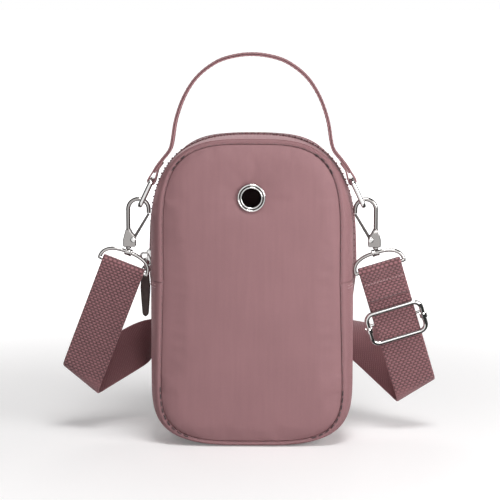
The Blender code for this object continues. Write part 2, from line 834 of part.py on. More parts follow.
def outline_solid(name, outer, holes, thickness, centre_y, finish):
    """A flat outline in X and Z with its holes, given a thickness along Y."""
    curve = bpy.data.curves.new(name, "CURVE")
    curve.dimensions = "2D"
    curve.fill_mode = "BOTH"
    curve.extrude = thickness / 2
    for line in (outer, *holes):
        spline = curve.splines.new("POLY")
        spline.points.add(len(line) - 1)
        for target, point in zip(spline.points, line):
            target.co = (point[0], point[1], 0.0, 1.0)
        spline.use_cyclic_u = True
    guide = bpy.data.objects.new(name, curve)
    bpy.context.scene.collection.objects.link(guide)
    bpy.context.view_layer.update()
    graph = bpy.context.evaluated_depsgraph_get()
    mesh = bpy.data.meshes.new_from_object(guide.evaluated_get(graph))
    bpy.data.objects.remove(guide)
    shape = bmesh.new()
    shape.from_mesh(mesh)
    bmesh.ops.remove_doubles(shape, verts=shape.verts, dist=GAP / ROUND_SIDES)
    upright = Matrix.Translation((0, centre_y, 0)) @ Matrix.Rotation(math.pi / 2, 4, "X")
    bmesh.ops.transform(shape, matrix=upright, verts=shape.verts)
    bmesh.ops.recalc_face_normals(shape, faces=shape.faces)
    shape.to_mesh(mesh)
    shape.free()
    mesh.materials.clear()
    smooth(mesh)
    return place(name, mesh, finish) if finish else mesh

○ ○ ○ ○

Could you quote the material above in full, exactly as it stands?

Response below:
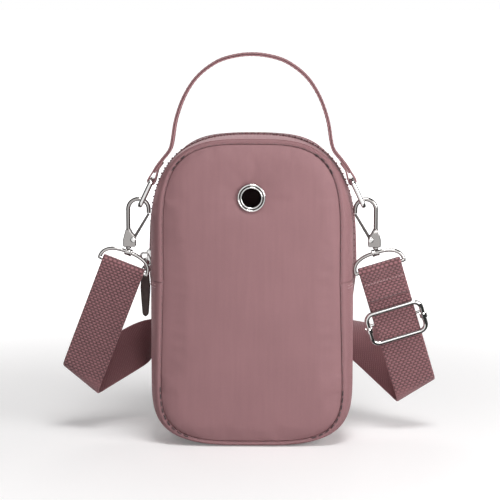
The Blender code for this object continues. Write part 2, from line 834 of part.py on. More parts follow.
def outline_solid(name, outer, holes, thickness, centre_y, finish):
    """A flat outline in X and Z with its holes, given a thickness along Y."""
    curve = bpy.data.curves.new(name, "CURVE")
    curve.dimensions = "2D"
    curve.fill_mode = "BOTH"
    curve.extrude = thickness / 2
    for line in (outer, *holes):
        spline = curve.splines.new("POLY")
        spline.points.add(len(line) - 1)
        for target, point in zip(spline.points, line):
            target.co = (point[0], point[1], 0.0, 1.0)
        spline.use_cyclic_u = True
    guide = bpy.data.objects.new(name, curve)
    bpy.context.scene.collection.objects.link(guide)
    bpy.context.view_layer.update()
    graph = bpy.context.evaluated_depsgraph_get()
    mesh = bpy.data.meshes.new_from_object(guide.evaluated_get(graph))
    bpy.data.objects.remove(guide)
    shape = bmesh.new()
    shape.from_mesh(mesh)
    bmesh.ops.remove_doubles(shape, verts=shape.verts, dist=GAP / ROUND_SIDES)
    upright = Matrix.Translation((0, centre_y, 0)) @ Matrix.Rotation(math.pi / 2, 4, "X")
    bmesh.ops.transform(shape, matrix=upright, verts=shape.verts)
    bmesh.ops.recalc_face_normals(shape, faces=shape.faces)
    shape.to_mesh(mesh)
    shape.free()
    mesh.materials.clear()
    smooth(mesh)
    return place(name, mesh, finish) if finish else mesh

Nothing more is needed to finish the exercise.